Why would an untranslatable word take on bizarre values? If there are enough training examples of the untranslatable word, why couldn't it actually have a sensible mapping in the vectorspace?
p.s. thanks for the reference to that thesis. I've been wondering about uncertainty in predictions for a side project to predict athletic performance that I'm working on, so this is very timely.
word2vec is trying to predict the co-occurence of words; if there is nothing translatable about it, then it will be effectively random.
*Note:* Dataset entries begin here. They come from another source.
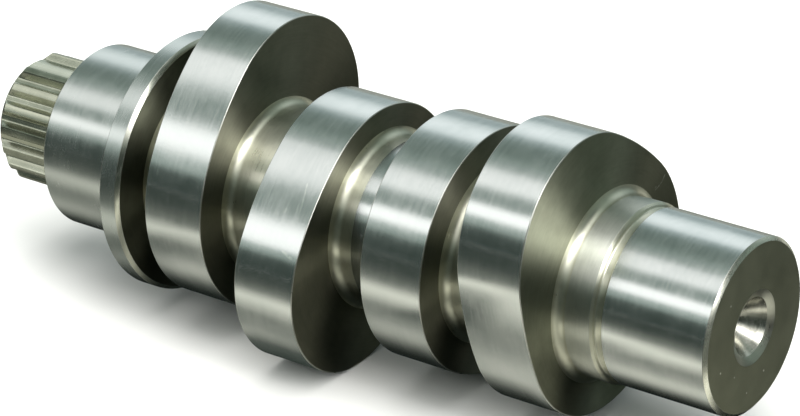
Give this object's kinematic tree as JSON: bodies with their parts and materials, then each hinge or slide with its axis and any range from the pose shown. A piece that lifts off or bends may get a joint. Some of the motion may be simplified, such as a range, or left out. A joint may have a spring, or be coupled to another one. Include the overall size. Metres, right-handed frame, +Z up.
{
  "type": "camshaft",
  "caption": "Short one-piece camshaft with cam lobes between a plain end journal and a flanged outer journal, and a splined drive end with one tooth left out.",
  "frame": {"origin": "on the shaft's axis, in the plane of the thrust face, where the outer journal meets the flange", "axes": "+X along the shaft towards the end journal, +Z up with the shaft lying on its second and third lobes, +Y to the back"},
  "size_m": [0.1268, 0.0464, 0.0454],
  "materials": {
    "ground_steel": "ground lobes and journals, fine-turned faces and necks"
  },
  "bodies": {
    "root": {"camshaft": "ground_steel"}
  },
  "joints": []
}
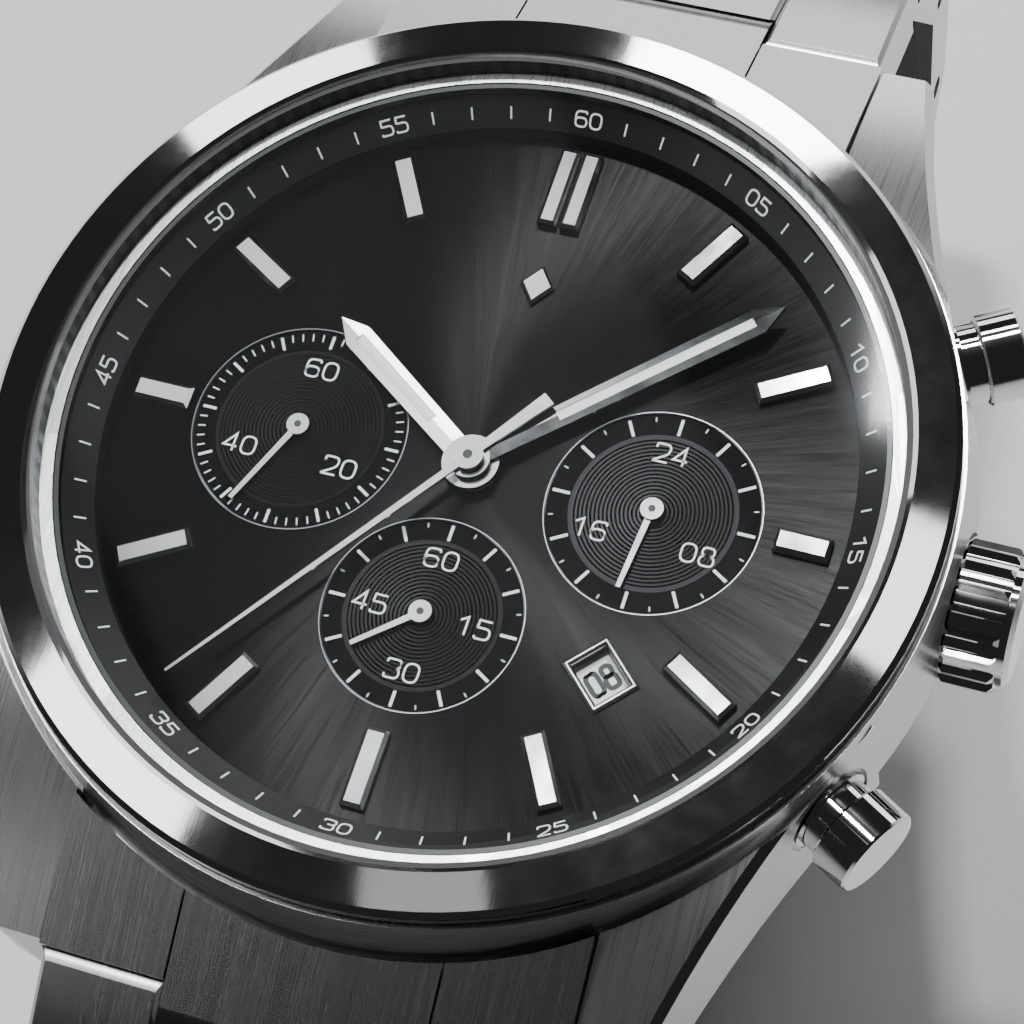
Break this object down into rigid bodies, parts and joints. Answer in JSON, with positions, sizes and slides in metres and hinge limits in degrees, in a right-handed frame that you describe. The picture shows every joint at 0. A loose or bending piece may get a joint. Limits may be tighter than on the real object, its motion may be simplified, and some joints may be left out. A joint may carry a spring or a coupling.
{
  "type": "chronograph wristwatch",
  "caption": "Round steel chronograph wristwatch with sub-dials, date window, crown, pushers and a closed three-piece-link bracelet on a folding clasp.",
  "frame": {"origin": "centre of the case back's outer face", "axes": "+Z out through the dial, +Y to 12 o'clock, +X to the crown"},
  "size_m": [0.0435, 0.0758, 0.0453],
  "materials": {
    "polished_steel": "polished stainless steel",
    "brushed_steel": "satin-brushed stainless steel",
    "sapphire": "clear polished",
    "seal": "matte",
    "black_dial": "black sunray lacquer",
    "hand_steel": "rhodium-plated, faceted",
    "white_disc": "matte white print",
    "plated_plate": "nickel-plated, finely grained",
    "gilt_brass": "gilt",
    "movement_steel": "hardened and polished"
  },
  "bodies": {
    "case": {"mid_case": "polished_steel", "case_back": "brushed_steel", "bezel": "polished_steel", "crystal": "sapphire", "crystal_gasket": "seal", "back_gasket": "seal", "flange_ring": "black_dial", "case_tubes": "polished_steel", "spring_bars": "brushed_steel", "dial": "black_dial", "date_frame": "hand_steel", "hour_markers": "hand_steel", "movement_ring": "plated_plate", "main_plate": "plated_plate", "train_bridge": "plated_plate", "balance_cock": "plated_plate", "movement_screws": "movement_steel", "end_link_12": "brushed_steel", "end_link_6": "brushed_steel", "pusher_spring_start": "movement_steel", "pusher_spring_reset": "movement_steel"},
    "setting_lever": {"setting_lever": "movement_steel"},
    "crown": {"crown": "polished_steel", "crown_stem": "movement_steel"},
    "pusher_start": {"pusher_start": "polished_steel"},
    "pusher_reset": {"pusher_reset": "polished_steel"},
    "minute": {"minute_hand": "hand_steel", "cannon_pinion": "movement_steel"},
    "minute_wheel": {"minute_wheel": "gilt_brass"},
    "hour": {"hour_hand": "hand_steel", "hour_wheel": "gilt_brass"},
    "hour24": {"hour24_hand": "hand_steel", "hour24_wheel": "gilt_brass"},
    "small_seconds": {"small_seconds_hand": "hand_steel", "fourth_wheel": "gilt_brass"},
    "third_wheel": {"third_wheel": "gilt_brass"},
    "centre_wheel": {"centre_wheel": "gilt_brass"},
    "barrel": {"barrel": "gilt_brass"},
    "escape_wheel": {"escape_wheel": "movement_steel"},
    "pallet_fork": {"pallet_fork": "movement_steel"},
    "balance": {"balance_wheel": "gilt_brass"},
    "chrono_seconds": {"chrono_seconds_hand": "hand_steel", "chrono_runner": "gilt_brass"},
    "minute_counter": {"minute_counter_hand": "hand_steel", "minute_counter_wheel": "gilt_brass"},
    "date_disc": {"date_disc": "white_disc"},
    "rotor": {"rotor": "plated_plate"},
    "clasp_cover": {"clasp_cover": "brushed_steel"},
    "clasp_upper_blade": {"clasp_upper_blade": "brushed_steel"},
    "clasp_lower_blade": {"clasp_lower_blade": "brushed_steel"},
    "link_12_1": {"link_12_1": "brushed_steel"},
    "link_12_2": {"link_12_2": "brushed_steel"},
    "link_12_3": {"link_12_3": "brushed_steel"},
    "link_12_4": {"link_12_4": "brushed_steel"},
    "link_12_5": {"link_12_5": "brushed_steel"},
    "link_6_1": {"link_6_1": "brushed_steel"},
    "link_6_2": {"link_6_2": "brushed_steel"},
    "link_6_3": {"link_6_3": "brushed_steel"},
    "link_6_4": {"link_6_4": "brushed_steel"},
    "link_6_5": {"link_6_5": "brushed_steel"}
  },
  "joints": [
    {"name": "minute_turn", "type": "hinge", "parent": "case", "child": "minute", "pos_m": [0, 0, 0.0083], "axis": [0, 0, -1], "continuous": true},
    {"name": "minute_wheel_turn", "type": "hinge", "parent": "case", "child": "minute_wheel", "pos_m": [0.00132, 0.00229, 0.0063], "axis": [0, 0, -1], "continuous": true},
    {"name": "hour_turn", "type": "hinge", "parent": "case", "child": "hour", "pos_m": [0, 0, 0.0079], "axis": [0, 0, -1], "continuous": true},
    {"name": "hour24_turn", "type": "hinge", "parent": "case", "child": "hour24", "pos_m": [0.00775, 0, 0.0075], "axis": [0, 0, -1], "continuous": true},
    {"name": "small_seconds_turn", "type": "hinge", "parent": "case", "child": "small_seconds", "pos_m": [0, -0.00665, 0.0075], "axis": [0, 0, -1], "continuous": true},
    {"name": "third_wheel_turn", "type": "hinge", "parent": "case", "child": "third_wheel", "pos_m": [-0.00249, -0.00375, 0.0042], "axis": [0, 0, -1], "continuous": true},
    {"name": "centre_wheel_turn", "type": "hinge", "parent": "case", "child": "centre_wheel", "pos_m": [0, 0, 0.0046], "axis": [0, 0, -1], "continuous": true},
    {"name": "barrel_turn", "type": "hinge", "parent": "case", "child": "barrel", "pos_m": [-0.00197, 0.00541, 0.0039], "axis": [0, 0, -1], "continuous": true},
    {"name": "escape_wheel_turn", "type": "hinge", "parent": "case", "child": "escape_wheel", "pos_m": [0.00331, -0.00785, 0.0033], "axis": [0, 0, -1], "continuous": true},
    {"name": "pallet_fork_swing", "type": "hinge", "parent": "case", "child": "pallet_fork", "pos_m": [0.0058, -0.00733, 0.0033], "axis": [0, 0, -1], "range_deg": [-5, 5]},
    {"name": "balance_swing", "type": "hinge", "parent": "case", "child": "balance", "pos_m": [0.0083, -0.0068, 0.0044], "axis": [0, 0, -1], "range_deg": [-150, 150]},
    {"name": "chrono_seconds_turn", "type": "hinge", "parent": "case", "child": "chrono_seconds", "pos_m": [0, 0, 0.0086], "axis": [0, 0, -1], "continuous": true},
    {"name": "minute_counter_turn", "type": "hinge", "parent": "case", "child": "minute_counter", "pos_m": [-0.00775, 0, 0.0075], "axis": [0, 0, -1], "continuous": true},
    {"name": "date_turn", "type": "hinge", "parent": "case", "child": "date_disc", "pos_m": [0, 0, 0.0067], "axis": [0, 0, -1], "continuous": true},
    {"name": "rotor_turn", "type": "hinge", "parent": "case", "child": "rotor", "pos_m": [0, 0, 0.0023], "axis": [0, 0, -1], "continuous": true},
    {"name": "crown_pull", "type": "slide", "parent": "case", "child": "setting_lever", "axis": [1, 0, 0], "range_m": [0, 0.0015]},
    {"name": "crown_turn", "type": "hinge", "parent": "setting_lever", "child": "crown", "pos_m": [0.0213, 0, 0.00475], "axis": [1, 0, 0], "continuous": true},
    {"name": "pusher_start_press", "type": "slide", "parent": "case", "child": "pusher_start", "axis": [-0.8746, -0.4848, 0], "range_m": [0, 0.0007], "stiffness_N_per_m": 3000, "springref_m": -0.0002, "deforming": ["pusher_spring_start"]},
    {"name": "pusher_reset_press", "type": "slide", "parent": "case", "child": "pusher_reset", "axis": [-0.8746, 0.4848, 0], "range_m": [0, 0.0007], "stiffness_N_per_m": 3000, "springref_m": -0.0002, "deforming": ["pusher_spring_reset"]},
    {"name": "link_12_1_fold", "type": "hinge", "parent": "case", "child": "link_12_1", "pos_m": [0, 0.0237, 0.0036], "axis": [1, 0, 0], "range_deg": [0, 15]},
    {"name": "link_12_2_fold", "type": "hinge", "parent": "link_12_1", "child": "link_12_2", "pos_m": [0, 0.03143, -0.00017], "axis": [1, 0, 0], "range_deg": [0, 30]},
    {"name": "link_12_3_fold", "type": "hinge", "parent": "link_12_2", "child": "link_12_3", "pos_m": [0, 0.03599, -0.00746], "axis": [1, 0, 0], "range_deg": [0, 30]},
    {"name": "link_12_4_fold", "type": "hinge", "parent": "link_12_3", "child": "link_12_4", "pos_m": [0, 0.03599, -0.01606], "axis": [1, 0, 0], "range_deg": [0, 30]},
    {"name": "link_12_5_fold", "type": "hinge", "parent": "link_12_4", "child": "link_12_5", "pos_m": [0, 0.03143, -0.02336], "axis": [1, 0, 0], "range_deg": [0, 30]},
    {"name": "link_6_1_fold", "type": "hinge", "parent": "case", "child": "link_6_1", "pos_m": [0, -0.0237, 0.0036], "axis": [-1, 0, 0], "range_deg": [0, 15]},
    {"name": "link_6_2_fold", "type": "hinge", "parent": "link_6_1", "child": "link_6_2", "pos_m": [0, -0.03143, -0.00017], "axis": [-1, 0, 0], "range_deg": [0, 30]},
    {"name": "link_6_3_fold", "type": "hinge", "parent": "link_6_2", "child": "link_6_3", "pos_m": [0, -0.03599, -0.00746], "axis": [-1, 0, 0], "range_deg": [0, 30]},
    {"name": "link_6_4_fold", "type": "hinge", "parent": "link_6_3", "child": "link_6_4", "pos_m": [0, -0.03599, -0.01606], "axis": [-1, 0, 0], "range_deg": [0, 30]},
    {"name": "link_6_5_fold", "type": "hinge", "parent": "link_6_4", "child": "link_6_5", "pos_m": [0, -0.03143, -0.02336], "axis": [-1, 0, 0], "range_deg": [0, 30]},
    {"name": "clasp_cover_fold", "type": "hinge", "parent": "link_12_5", "child": "clasp_cover", "pos_m": [0, 0.0237, -0.02713], "axis": [1, 0, 0], "range_deg": [0, 30]},
    {"name": "clasp_open", "type": "hinge", "parent": "clasp_cover", "child": "clasp_upper_blade", "pos_m": [0, -0.02075, -0.02824], "axis": [1, 0, 0], "range_deg": [0, 60]},
    {"name": "clasp_unfold", "type": "hinge", "parent": "clasp_upper_blade", "child": "clasp_lower_blade", "pos_m": [0, 0, -0.03157], "axis": [-1, 0, 0], "range_deg": [0, 100]}
  ],
  "couplings": [
    {"joint": "minute_wheel_turn", "follows": "minute_turn", "ratio": -0.33333},
    {"joint": "hour_turn", "follows": "minute_turn", "ratio": 0.083333},
    {"joint": "hour24_turn", "follows": "minute_turn", "ratio": 0.041667},
    {"joint": "third_wheel_turn", "follows": "small_seconds_turn", "ratio": -0.13333},
    {"joint": "centre_wheel_turn", "follows": "small_seconds_turn", "ratio": 0.016667},
    {"joint": "barrel_turn", "follows": "small_seconds_turn", "ratio": -0.002381},
    {"joint": "escape_wheel_turn", "follows": "small_seconds_turn", "ratio": -10},
    {"joint": "minute_counter_turn", "follows": "chrono_seconds_turn", "ratio": 0.016667}
  ]
}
When you fit a maximum likelihood to random stuff and force it to attribute pattern to the noise, it's not going to come up with any sensible mapping.
But just because it's "untranslatable" from, say, Chinese to English, doesn't mean that we can't see many Chinese-Chinese co occurrences of the word, so this Chinese word would still have a vector of significance relative to other Chinese words, right?
That is- if you ran word2vec on a Chinese corpus, this word would be represented adequately in the vectorspace.
Wouldn't it then make sense, if you could find a proper mapping from one language's space to the other (I don't know if this part is realistic, but maybe by finding correspondences between already-translated words), that this word would not land in a bizarre spot were it to be expressed as a combination of vectors from the other language?
What if one language has a word that simply has no equivalent in another language?
It happens fairly often, and a typical translation is to use a phrase to represent the meaning and context, instead of a single word. A common example:
Vive la France! is often translated as Long live France!